From Display Lists to Tiles
Once the Paint stage records drawing commands into cc::PaintRecord (a serializable sequence of Skia operations), the compositor thread takes ownership. Rather than rasterizing entire layers, it decomposes them into tiles.
Why Tiling? A long-scrolling page might be 50,000 pixels tall. Rasterizing this into a single texture would:
- Exceed GPU memory limits (a 4K layer consumes ~33MB of VRAM (Video Random Access Memory))

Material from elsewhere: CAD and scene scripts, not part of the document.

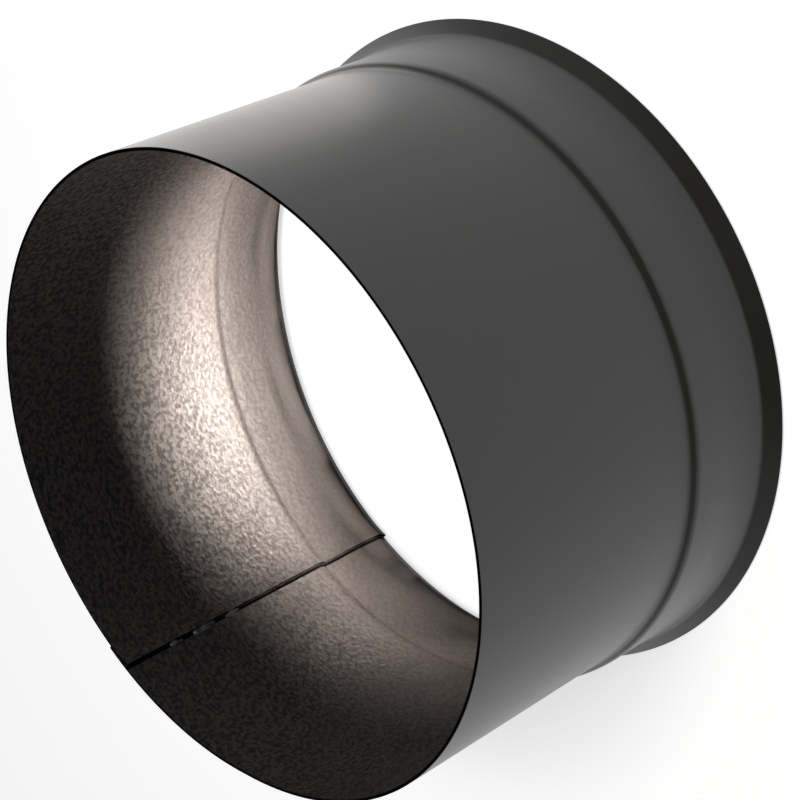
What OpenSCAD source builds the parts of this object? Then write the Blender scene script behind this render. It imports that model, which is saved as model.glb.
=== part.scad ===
// Sheet-steel vent pipe adapter: a short rolled tube with a plain end on top and a
// swaged, flared collar below, closed by one welded lap seam.
// The rim of the collar stands on z = 0 and the tube runs up along +Z.

/* [Sheet] */
// Thickness of the steel sheet
sheet_t = 0.8; // [0.5:0.05:1.2]

/* [Plain end] */
// Outside diameter of the plain end
body_od = 152.4; // [120:0.2:156]
// Length of the adapter from rim to rim
total_len = 94; // [60:1:160]

/* [Collar] */
// Height of the collar, from its rim to the middle of the swage
collar_len = 26.5; // [24:0.5:40]
// Radial clearance round a pipe of the plain end's diameter in the collar
socket_clear = 0.6; // [0.3:0.05:1]
// Bend radius where the swage meets the collar, at mid-sheet
swage_top_r = 2.4; // [1.5:0.1:3.5]
// Bend radius where the swage meets the plain end, at mid-sheet
swage_root_r = 3.2; // [1.5:0.1:4.5]
// Radius of the slow outward sweep below the straight land of the collar
flare_r = 80; // [40:1:100]
// Slope of the wall at the end of that sweep, in degrees
flare_a = 8; // [4:0.5:10]

/* [Lip] */
// Outward reach of the lip's rim beyond the straight land of the collar
lip_reach = 4.4; // [3.6:0.1:6]
// Slope of the turned-out lip, in degrees
lip_a = 40; // [34:1:50]
// Bend radius between the sweep and the lip, at mid-sheet
lip_bend_r = 3; // [1.5:0.1:4]

/* [Lap seam] */
// Direction in which the inner edge of the sheet lies, in degrees
seam_at = 90; // [0:1:359]
// Width over which the sheet lies double
lap_w = 6.6; // [4:0.1:12]
// Angle over which the outer sheet runs back down to the round of the tube
run_out_a = 34; // [25:1:45]

/* [Hidden] */
$fn = 128;
bend_steps = 4;

body_r = body_od / 2;
body_mid = body_r - sheet_t / 2;
step_out = sheet_t + socket_clear;
collar_mid = body_mid + step_out;
rim_mid = collar_mid + sheet_t / 2 + lip_reach - sheet_t / 2 / cos(lip_a);

// Swage: two arcs that meet at one slope
swage_a = acos(1 - step_out / (swage_top_r + swage_root_r));
swage_h = (swage_top_r + swage_root_r) * sin(swage_a);
land_top = collar_len - swage_h / 2;
body_bottom = collar_len + swage_h / 2;

// Lip, bend and sweep, worked out from the rim upward
flare_rise = flare_r * (1 - cos(flare_a));
bend_rise = lip_bend_r * (cos(flare_a) - cos(lip_a));
lip_rise = rim_mid - collar_mid - flare_rise - bend_rise;
lip_h = lip_rise / tan(lip_a);
bend_top = lip_h + lip_bend_r * (sin(lip_a) - sin(flare_a));
land_bottom = bend_top + flare_r * sin(flare_a);

// Centres of the four bends
lip_bend_at = [rim_mid - lip_rise + lip_bend_r * cos(lip_a), lip_h + lip_bend_r * sin(lip_a)];
flare_at = [collar_mid + flare_r, land_bottom];
swage_top_at = [collar_mid - swage_top_r, land_top];
swage_root_at = [body_mid + swage_root_r, body_bottom];

// Lap seam: the outer sheet follows a smaller circle whose centre is moved towards the seam
lap_a = lap_w / body_r * 180 / PI;
run_out_drop = sheet_t * cos(run_out_a) / (1 - cos(run_out_a));
run_out_shift = run_out_drop + sheet_t;

// How far the forms run on past the rims before they are cut flat
past = 5;
ring_r = body_mid - run_out_shift - past;

steel_black = [0.17, 0.165, 0.16];

// Points along a bend, from one angle to another
function bend(centre, r, from_a, to_a) = [
    for (i = [0 : bend_steps])
        let(a = from_a + (to_a - from_a) * i / bend_steps)
        centre + r * [cos(a), sin(a)]
];

// Side of the sheet from the rim to the plain end; out is half the sheet's thickness,
// positive for the outer side and negative for the inner one
function side(out) = concat(
    [[rim_mid + out / cos(lip_a), 0]],
    bend(lip_bend_at, lip_bend_r - out, 180 + lip_a, 180 + flare_a),
    bend(flare_at, flare_r - out, 180 + flare_a, 180),
    bend(swage_top_at, swage_top_r + out, 0, swage_a),
    bend(swage_root_at, swage_root_r - out, 180 + swage_a, 180),
    [[body_mid + out, total_len]]
);

// Everything within one side of the sheet, run on past both rims
module within(out) {
    edge = side(out);
    rotate_extrude()
        polygon(concat(
            [[0, -past], [edge[0].x, -past]],
            edge,
            [[edge[len(edge) - 1].x, total_len + past], [0, total_len + past]]
        ));
}

// A ring within one side of the outer sheet, from one direction to the end of its run-out,
// where its circle comes back to that of the tube
module within_outer_sheet(out, from_a) {
    edge = [for (p = side(out)) p - [run_out_drop, 0]];
    translate(run_out_shift * [cos(seam_at), sin(seam_at), 0])
        rotate([0, 0, from_a])
            rotate_extrude(angle = seam_at + run_out_a - from_a)
                polygon(concat(
                    [[ring_r, -past / 2], [edge[0].x, -past / 2]],
                    edge,
                    [[edge[len(edge) - 1].x, total_len + past / 2], [ring_r, total_len + past / 2]]
                ));
}

module adapter_shell() {
    color(steel_black)
        intersection() {
            difference() {
                union() {
                    within(sheet_t / 2);
                    within_outer_sheet(sheet_t / 2, seam_at - lap_a);
                }
                within(-sheet_t / 2);
                within_outer_sheet(-sheet_t / 2, seam_at);
            }
            cylinder(h = total_len, r = rim_mid + past);
        }
}

adapter_shell();
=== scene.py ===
"""Vent pipe adapter: one rolled sheet of painted steel, closed by a lap seam.

Run as a script it builds the adapter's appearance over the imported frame, the stage, the lamps and
the camera. Registered as an add-on it offers the same builders as buttons in the 3D view's sidebar.
All lengths are in metres, in the frame's own axes: +Z runs up the tube, +Y points at the lap seam.
"""

import math

import bmesh
import bpy
from bpy.props import FloatProperty, FloatVectorProperty, IntProperty, PointerProperty
from mathutils import Matrix, Vector, noise


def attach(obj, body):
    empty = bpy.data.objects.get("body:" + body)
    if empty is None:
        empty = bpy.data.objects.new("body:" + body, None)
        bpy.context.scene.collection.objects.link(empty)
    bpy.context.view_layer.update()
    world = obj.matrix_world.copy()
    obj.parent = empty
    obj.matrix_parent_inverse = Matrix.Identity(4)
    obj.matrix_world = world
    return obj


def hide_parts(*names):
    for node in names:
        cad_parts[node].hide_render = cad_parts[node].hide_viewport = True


bl_info = {
    "name": "Vent pipe adapter",
    "version": (1, 0, 0),
    "blender": (4, 5, 0),
    "location": "3D View > Sidebar > Adapter",
    "description": "Builds a rolled sheet-steel vent pipe adapter with its stage, lamps and camera",
    "category": "Object",
}

NODE = "adapter_shell"
BODY = "root"

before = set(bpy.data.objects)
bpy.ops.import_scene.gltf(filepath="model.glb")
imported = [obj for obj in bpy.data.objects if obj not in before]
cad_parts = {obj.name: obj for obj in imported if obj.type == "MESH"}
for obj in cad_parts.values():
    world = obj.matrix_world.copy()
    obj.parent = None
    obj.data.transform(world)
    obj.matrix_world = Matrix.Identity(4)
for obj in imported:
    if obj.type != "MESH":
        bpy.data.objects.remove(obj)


# Kinds of setting


def metres(name, description, default):
    """A length."""
    return FloatProperty(
        name=name, description=description, default=default, precision=5, unit="LENGTH"
    )


def degrees(name, description, default):
    """An angle."""
    start = math.radians(default)
    return FloatProperty(name=name, description=description, default=start, subtype="ANGLE")


def number(name, description, default):
    """A plain number."""
    return FloatProperty(name=name, description=description, default=default, precision=4)


def count(name, description, default):
    """A whole number."""
    return IntProperty(name=name, description=description, default=default, min=0)


def watts(name, description, default):
    """The power of a lamp."""
    return FloatProperty(
        name=name, description=description, default=default, precision=4, unit="POWER"
    )


def colour(name, description, default):
    """A linear colour."""
    return FloatVectorProperty(
        name=name,
        description=description,
        default=default,
        precision=4,
        subtype="COLOR",
        min=0,
        max=1,
    )


def powers(name, description, default):
    """The powers of a row of lamps."""
    size = len(default)
    return FloatVectorProperty(
        name=name, description=description, default=default, precision=4, size=size, unit="POWER"
    )


def shares(name, description, default):
    """A row of plain numbers."""
    size = len(default)
    return FloatVectorProperty(
        name=name, description=description, default=default, precision=4, size=size
    )


def place(name, description, default):
    """A point or a set of three lengths."""
    return FloatVectorProperty(
        name=name, description=description, default=default, precision=5, subtype="TRANSLATION"
    )


def way(name, description, default):
    """A direction."""
    return FloatVectorProperty(
        name=name, description=description, default=default, precision=5, subtype="DIRECTION"
    )


# Settings


class AdapterSheet(bpy.types.PropertyGroup):
    """Sizes of the rolled sheet."""

    thickness: metres("Sheet", "Thickness of the steel sheet", 0.0008)
    body_radius: metres("Plain end", "Outer radius of the plain end", 0.0762)
    height: metres("Height", "Height from rim to rim", 0.094)
    collar: metres("Collar", "Height of the collar, to the middle of the swage", 0.0265)
    clearance: metres("Clearance", "Radial clearance in the collar", 0.0006)
    swage_top: metres("Swage top", "Bend radius where the swage meets the collar", 0.0024)
    swage_root: metres("Swage root", "Bend radius where the swage meets the plain end", 0.0032)
    sweep: metres("Sweep", "Radius of the collar's slow outward sweep", 0.080)
    sweep_slope: degrees("Sweep slope", "Slope of the wall at the end of the sweep", 8)
    lip_reach: metres("Lip reach", "Outward reach of the lip beyond the collar", 0.0044)
    lip_slope: degrees("Lip slope", "Slope of the turned-out lip", 40)
    lip_bend: metres("Lip bend", "Bend radius between the sweep and the lip", 0.003)
    bend_steps: count("Bend steps", "Divisions of one bend", 8)
    body_rows: count("Body rows", "Divisions up the plain end", 8)
    turn_steps: count("Turn steps", "Divisions round the tube", 480)
    edge_round: metres("Edge round", "Rounding of the cut edges", 0.0001)
    edge_angle: degrees("Edge angle", "Smallest corner that is rounded", 50)


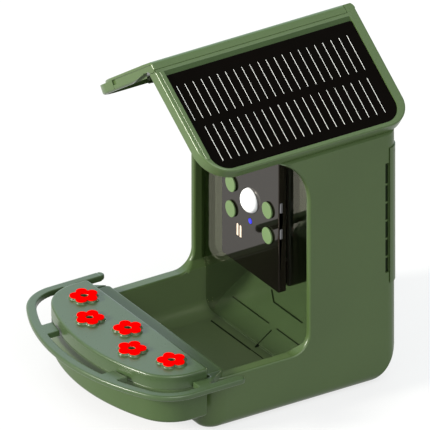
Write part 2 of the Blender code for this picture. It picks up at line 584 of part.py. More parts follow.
# ---------------------------------------------------------------- rear cover and mounting plate
cover_out = arc(COVER_CX, COVER_CY, COVER_R, math.degrees(math.asin((COVER_Y - COVER_CY) / COVER_R)), 90, 6)
cover_in = arc(COVER_CX, COVER_CY, COVER_R - COVER_T,
               math.degrees(math.asin((COVER_Y - COVER_CY) / (COVER_R - COVER_T))), 90, 5)
cover_plan = cover_out + [(-x, y) for x, y in reversed(cover_out)]
cover_plan += cover_in[:0] + [(-x, y) for x, y in cover_in] + list(reversed(cover_in))
cover = prism("rear_cover", cover_plan, COVER_Z0, COVER_Z1, "XY", green, origin=(0, BODY_BACK, 136), smooth=30)
lip = prism("cut_lip", [rounded(-46.5, 46.5, 91.5, 178.5, 2, 2), rounded(-44.6, 44.6, 93.4, 176.6, 1, 2)],
            107.0, BODY_BACK - 1.0, "XZ", coll=cutters)
cut(cover, lip, 'UNION')

PLATE_BACK = -RAIL_FRONT + RAIL_W / 2
plate = prism("mount_plate", rounded(-34, 34, 20, 74, 5, 4), BODY_BACK + GAP, PLATE_BACK, "XZ", black_plastic)
cut(plate, tool_box((-40, 40), (108, BODY_BACK + 6.0), (34, 62)))
for i, sx in enumerate((-1, 1)):
    cut(plate, tool_rod((sx * 24, 111, 26.5), (sx * 24, 126, 26.5), 2.2, 14))
    cut(plate, tool_rod((sx * 24, 119.6, 26.5), (sx * 24, 126, 26.5), 4.3, 18))
    scr = rod("plate_screw_%d" % (i + 1), (sx * 24, 120.0, 26.5), (sx * 24, 122.8, 26.5), 3.9, steel, n=18)
    cut(scr, tool_rod((sx * 24, 107.0, 26.5), (sx * 24, 121.0, 26.5), 1.6, 12), 'UNION')

# ---------------------------------------------------------------- nectar cup, lid, flowers, rail
CUP_ORIGIN = (0.0, -78.0, CUP_Z0)
cup = prism("nectar_cup", cup_outline(0.3), CUP_Z0, 50.1, "XY", green_nectar, origin=CUP_ORIGIN, smooth=30,
            bevel=[(lambda e: all(abs(v.co.z - CUP_Z0 * MM) < 1e-6 for v in e.verts), 2.0, 3)])
cut(cup, prism("cut_cup", cup_outline(0.3 + CUP_WALL, CUP_BACK + 0.0), CUP_Z0 + 2.4, 60.0, "XY", coll=cutters))
flange = [(-76.4, -36.8), (-76.4, -50.0), (-70.0, -52.2), (70.0, -52.2), (76.4, -50.0), (76.4, -36.8),
          (74.9, -35.3), (-74.9, -35.3)]
cut(cup, prism("cut_flange", flange, RIM_Z + 0.4, 47.1, "XY", coll=cutters), 'UNION')
cut(cup, tool_box((-60, 60), (-41.2, -38.6), (34.0, RIM_Z + 2)), 'UNION')

LID_ORIGIN = (0.0, -78.0, LID_Z0)
nlid = prism("nectar_lid", cup_outline(0.0), LID_Z0, LID_Z1, "XY", green_nectar, origin=LID_ORIGIN, smooth=30,
             bevel=[(lambda e: all(abs(v.co.z - LID_Z1 * MM) < 1e-6 for v in e.verts), 0.8, 2)])
skirt = prism("cut_skirt", [cup_outline(5.2), cup_outline(7.0)], 44.0, LID_Z0 + 1.5, "XY", coll=cutters)
cut(nlid, skirt, 'UNION')
for i, (fx, fy, turn) in enumerate(FLOWERS):
    cut(nlid, prism("cut_boss", flower_outline(fx, fy, turn, 6.2, 4.7), LID_Z1 - 1.0, BOSS_Z, "XY", coll=cutters), 'UNION')
for i, (fx, fy, turn) in enumerate(FLOWERS):
    cut(nlid, tool_rod((fx, fy, 40), (fx, fy, 60), FLOWER_HOLE, 14))
    prism("flower_%d" % (i + 1), [flower_outline(fx, fy, turn), circle(fx, fy, FLOWER_HOLE, 14)],
          PETAL_Z0, PETAL_Z1, "XY", red, origin=(fx, fy, PETAL_Z0))
prism("lid_seal", [cup_outline(3.1, n_arc=8, n_corner=6), cup_outline(4.8, n_arc=8, n_corner=6)], 46.0, 48.6, "XY",
      rubber, origin=LID_ORIGIN)


def rail_path():
    """Centre line of the perch rail: two straight arms and a bowed front."""
    cy = RAIL_FRONT + RAIL_ARC
    ccx = RAIL_X - RAIL_CORNER
    ccy = cy - math.sqrt((RAIL_ARC - RAIL_CORNER) ** 2 - ccx ** 2)
    join = math.degrees(math.atan2(ccy - cy, ccx))
    pts = [(RAIL_X, RAIL_END), (RAIL_X, -45.0)]
    pts += arc(ccx, ccy, RAIL_CORNER, 0, join, 9)
    pts += arc(0, cy, RAIL_ARC, join, -180 - join, 12)[1:-1]
    pts += arc(-ccx, ccy, RAIL_CORNER, -180 - join, -180, 9)
    pts += [(-RAIL_X, -45.0), (-RAIL_X, RAIL_END)]
    return pts


def offset_path(pts, d):
    """Path moved sideways by d, to the left of its direction."""
    out = []
    for i, (x, y) in enumerate(pts):
        ax, ay = pts[max(i - 1, 0)]
        bx, by = pts[min(i + 1, len(pts) - 1)]
        tx, ty = bx - ax, by - ay
        ln = math.hypot(tx, ty)
        out.append((x - ty / ln * d, y + tx / ln * d))
    return out


path = rail_path()
half = RAIL_W / 2
rail_plan = offset_path(path, -half)
rail_plan += arc(-RAIL_X, RAIL_END, half, 180, 0, 6)[1:-1]
rail_plan += list(reversed(offset_path(path, half)))
rail_plan += arc(RAIL_X, RAIL_END, half, 180, 0, 6)[1:-1]
rail = prism("perch_rail", rail_plan, RAIL_Z0, RAIL_Z1, "XY", green_nectar, origin=CUP_ORIGIN, smooth=40,
             bevel=[(lambda e: abs(e.verts[0].co.z - e.verts[1].co.z) < 1e-7, 0.9, 2)])
# front spokes and side webs, flush with the rail's top
for sx in (-1, 1):
    wall_y = -99.6
    spoke = [(sx * 36.0, wall_y - 2.9), (sx * 36.0, -117.4), (sx * 50.0, -113.4), (sx * 50.0, wall_y + 0.0)]
    cut(rail, prism("cut_spoke", spoke, 43.4, 47.2, "XY", coll=cutters), 'UNION')
    web = [(sx * (CUP_HALF_W + 0.3), -64.6), (sx * 94.0, -64.6), (sx * 94.0, -61.0), (sx * (CUP_HALF_W + 0.3), -44.6)]
    cut(rail, prism("cut_web", web, 43.4, 47.2, "XY", coll=cutters), 'UNION')
    ear = [(sx * 76.7, -49.6), (sx * 83.0, -49.6), (sx * 83.0, -45.8), (sx * 76.7, -37.0)]
    cut(rail, prism("cut_ear", ear, 43.4, 47.2, "XY", coll=cutters), 'UNION')
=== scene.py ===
import math

import bmesh
import bpy
from mathutils import Matrix, Vector


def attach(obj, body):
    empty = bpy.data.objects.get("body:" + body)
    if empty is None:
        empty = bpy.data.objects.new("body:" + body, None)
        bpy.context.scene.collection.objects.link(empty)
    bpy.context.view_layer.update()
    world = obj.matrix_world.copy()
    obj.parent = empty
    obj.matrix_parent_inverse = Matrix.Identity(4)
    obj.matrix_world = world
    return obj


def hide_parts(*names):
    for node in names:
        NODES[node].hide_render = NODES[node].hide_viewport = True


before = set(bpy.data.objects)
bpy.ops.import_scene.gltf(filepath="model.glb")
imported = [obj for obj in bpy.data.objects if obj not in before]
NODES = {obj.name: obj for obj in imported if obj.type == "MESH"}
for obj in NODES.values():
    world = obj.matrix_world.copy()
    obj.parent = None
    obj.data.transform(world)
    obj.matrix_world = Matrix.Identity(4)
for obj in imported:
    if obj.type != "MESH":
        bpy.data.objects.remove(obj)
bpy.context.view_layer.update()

MM = 0.001
GAP = 0.3

# ---------------------------------------------------------------- dimensions, millimetres, as in the frame
BODY_HALF_W, BODY_FRONT, BODY_BACK = 79.3, -50.2, 112.3
BODY_R_FRONT, BODY_R_BACK, BODY_R_BOTTOM, HEEL_R = 16.0, 11.0, 10.4, 20.0
FRONT_EDGE_SHARE = 0.35
SLOTS = [(87.5 if k == 0 else 85.9 + 14.6 * k, 175.9 if k == 5 else 99.1 + 14.6 * k) for k in range(6)]
CORNER_FOOT = 26.0                    # how far up the rear corners start to run in
FLOOR_Z, TRAY_HALF_W, TRAY_FRONT_IN, TRAY_R = 6.1, 69.5, -41.8, 11.4
HOPPER_HALF_W, BACK_IN, RIM_Z = 73.9, 105.8, 42.1
CUT_Y, CUT_R_LOW, CUT_R_TOP, CUT_TOP_Z = 35.7, 15.0, 39.3, 162.9
ROOF_PITCH = math.radians(34.5)
RIDGE_Z, ROOF_FRONT, ROOF_BACK, ROOF_S = 265.0, -49.0, 122.4, 100.7
ROOF_R = (25.0, 19.0)
ROOF_T, ROOF_LIP, ROOF_CEIL = 9.8, 3.4, 5.8
HINGE_DROP, HINGE_R, PIN_R = 3.0, 3.0, 1.0
PANEL_S0, PANEL_S1, PANEL_Y0, PANEL_Y1, PANEL_R, PANEL_POCKET = 13.3, 97.2, -42.4, 114.7, 14.0, 3.4
WIN_Y0, WIN_Y1 = 42.3, 44.9
BEZEL_Y0, BEZEL_Y1, BEZEL_HALF_W, BEZEL_Z0, BEZEL_Z1 = 35.9, 42.0, 37.9, 70.7, 196.0
DOME_Z, DOME_R, DOME_OUT, LENS_Z, LED_Z = 129.1, 9.4, 6.3, 178.0, 112.4
CAP_X, CAP_Z0, CAP_Z1, CAP_R = 24.3, 111.8, 132.2, 6.3
BAR_X, BAR_Z = (-17.1, -13.1), 98.0
BUTTON_Z = (118.0, 139.0)
RAIL_X, RAIL_W, RAIL_Z0, RAIL_Z1 = 93.55, 7.2, 43.1, 47.4
RAIL_ARC, RAIL_CORNER, RAIL_FRONT, RAIL_END = 159.25, 31.25, -120.25, -32.3
CUP_HALF_W, CUP_FRONT, CUP_ARC, CUP_CORNER, CUP_BACK = 81.0, -105.3, 161.0, 32.0, -50.6
CUP_Z0, CUP_WALL = 15.6, 2.4
LID_Z0, LID_Z1, BOSS_Z = 50.4, 53.9, 55.3
PETAL_Z0, PETAL_Z1 = 55.6, 56.4
FLOWERS = [(-58.0, -67.6, 237.5), (0.0, -67.6, 237.5), (58.0, -67.6, 237.5),
           (-28.0, -82.2, 57.5), (28.0, -82.2, 57.5)]
FLOWER_HOLE = 2.45
PORT_R = 2.95                         # feeding hole as seen, a little wider than the frame's
COVER_Z0, COVER_Z1, COVER_PROUD, COVER_T, COVER_Y = 79.0, 187.5, 0.9, 3.0, 103.6
COVER_CX, COVER_CY = BODY_HALF_W - BODY_R_BACK, BODY_BACK - BODY_R_BACK
COVER_R = BODY_R_BACK + COVER_PROUD

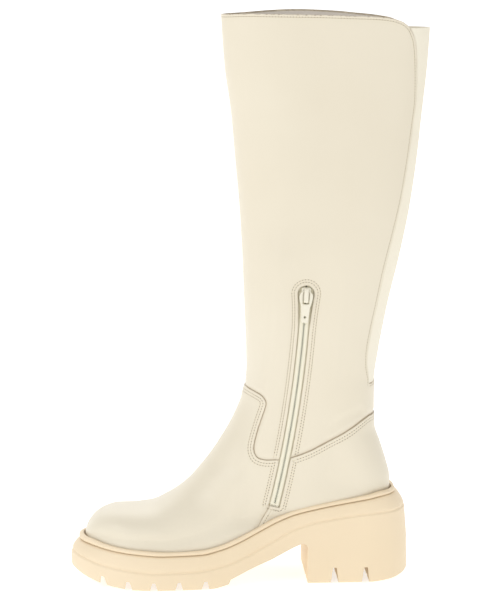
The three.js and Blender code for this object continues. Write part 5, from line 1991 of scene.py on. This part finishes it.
@dataclass(frozen=True)
class Studio:
    """A pale floor that rises into a backdrop, soft lights and the camera."""

    distance: float = 1900.0
    azimuth: float = -3.0
    elevation: float = 9.445
    aim: tuple[float, float, float] = (0.0, 0.0, 233.2)
    lens: float = 137.35
    surround: float = 0.69
    floor_glow: float = 0.6

    def build(self) -> None:
        """Makes the stage."""
        self.floor()
        self.world()
        for name, place_at, size, power, colour in (
            ("key", (-1500, -1400, 1500), 1300, 12.5, (1.0, 0.99, 0.98)),
            ("fill", (1500, -1300, 900), 1300, 3.0, (1.0, 1.0, 1.0)),
            ("back", (-300, 1400, 1500), 1200, 7.0, (1.0, 1.0, 1.0)),
        ):
            self.light(name, np.array(place_at, float), size, power, colour)
        self.camera()
        bpy.context.scene.view_settings.view_transform = "Standard"

    def floor(self) -> None:
        """A wide floor that curves up behind into a backdrop."""
        across = np.linspace(-4000, 4000, 9)
        profile = [
            (-3000, 0), (0, 0), (1500, 0), (2300, 40), (2900, 300), (3200, 900), (3300, 4000)]
        points = np.array([[x, y, z - 0.3] for y, z in profile for x in across])
        faces = grid_faces(len(profile), len(across))
        material = bpy.data.materials.new("pale_floor")
        material.use_nodes = True
        t = Tree(material.node_tree)
        tone = t.group(Effect.TONE, {"Patches a metre": 0.6}).outputs[0]
        colour = t.blend(tone, (0.72, 0.72, 0.72, 1), (0.70, 0.70, 0.70, 1))
        shader = material.node_tree.nodes["Principled BSDF"]
        material.node_tree.links.new(colour, shader.inputs["Base Color"])
        shader.inputs["Roughness"].default_value = 0.9
        shader.inputs["Emission Color"].default_value = (1.0, 1.0, 1.0, 1.0)
        shader.inputs["Emission Strength"].default_value = self.floor_glow
        mesh = bpy.data.meshes.new("floor")
        mesh.from_pydata((points * MM).tolist(), [], faces.tolist())
        mesh.shade_smooth()
        mesh.materials.append(material)
        floor = bpy.data.objects.new("floor", mesh)
        bpy.context.scene.collection.objects.link(floor)

    def world(self) -> None:
        """An even, near-white surround."""
        world = bpy.data.worlds.new("surround")
        world.use_nodes = True
        shade = world.node_tree.nodes["Background"]
        shade.inputs["Color"].default_value = (1.0, 1.0, 1.0, 1.0)
        shade.inputs["Strength"].default_value = self.surround
        bpy.context.scene.world = world

    def light(self, name: str, at: Array, size: float, power: float, colour: Colour) -> None:
        """Adds a soft square light that faces the boot."""
        lamp = bpy.data.lights.new(name, "AREA")
        lamp.shape = "SQUARE"
        lamp.size = size * MM
        lamp.energy = power
        lamp.color = colour
        holder = bpy.data.objects.new(name, lamp)
        holder.location = at * MM
        way = Vector(((np.array(self.aim) - at) * MM).tolist())
        holder.rotation_euler = way.to_track_quat("-Z", "Y").to_euler()
        bpy.context.scene.collection.objects.link(holder)

    def camera(self) -> None:
        """Adds the camera."""
        aim = Vector(((np.array(self.aim) + place()) * MM).tolist())
        a, e = math.radians(self.azimuth), math.radians(self.elevation)
        back = Vector((math.sin(a) * math.cos(e), -math.cos(a) * math.cos(e), math.sin(e)))
        lens = bpy.data.cameras.new("camera")
        lens.lens = self.lens
        lens.clip_end = 50.0
        holder = bpy.data.objects.new("camera", lens)
        holder.location = aim + back * self.distance * MM
        holder.rotation_euler = (-back).to_track_quat("-Z", "Y").to_euler()
        bpy.context.scene.collection.objects.link(holder)
        bpy.context.scene.camera = holder


def main() -> None:
    """Builds the boot and its stage."""
    logging.basicConfig(level=logging.INFO)
    Upper().build()
    Sole().build()
    Zip().build()
    Inside().build()
    Studio().build()


if __name__ == "__main__":
    main()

- Create massive latency before any pixels appear
- Waste resources on off-screen content the user may never see
Tile Sizes vary by rasterization mode:
| Mode | Tile Dimensions | Rationale |
|---|---|---|
| Software Raster | 256×256 px | Small tiles allow fine-grained priority; worker threads can complete tiles quickly |
| GPU Raster | Viewport width × ¼ viewport height | Larger tiles reduce draw call overhead; GPU handles large textures efficiently |
Tiles are managed by PictureLayerImpl, which maintains multiple PictureLayerTiling objects at different scale factors. A 512×512 layer at 1:1 scale produces four 256×256 tiles, but the same layer might have a single 256×256 tile at 1:2 scale for lower-resolution fallbacks during fast scrolling.
The Dual-Tree Architecture
A critical design decision in Chromium’s compositor is the separation between pending and active layer trees:
- Pending Tree: Receives new content from commits; tiles are rasterized here
- Active Tree: Currently being displayed; animations and scrolling read from this tree
- Recycle Tree: Cached pending tree for allocation reuse
Why Two Trees? Without this separation, activating a new commit would immediately expose partially-rasterized content as “checkerboard” artifacts (gray or white rectangles where tiles haven’t finished). The dual-tree design ensures activation only occurs when the pending tree’s tiles are sufficiently rasterized.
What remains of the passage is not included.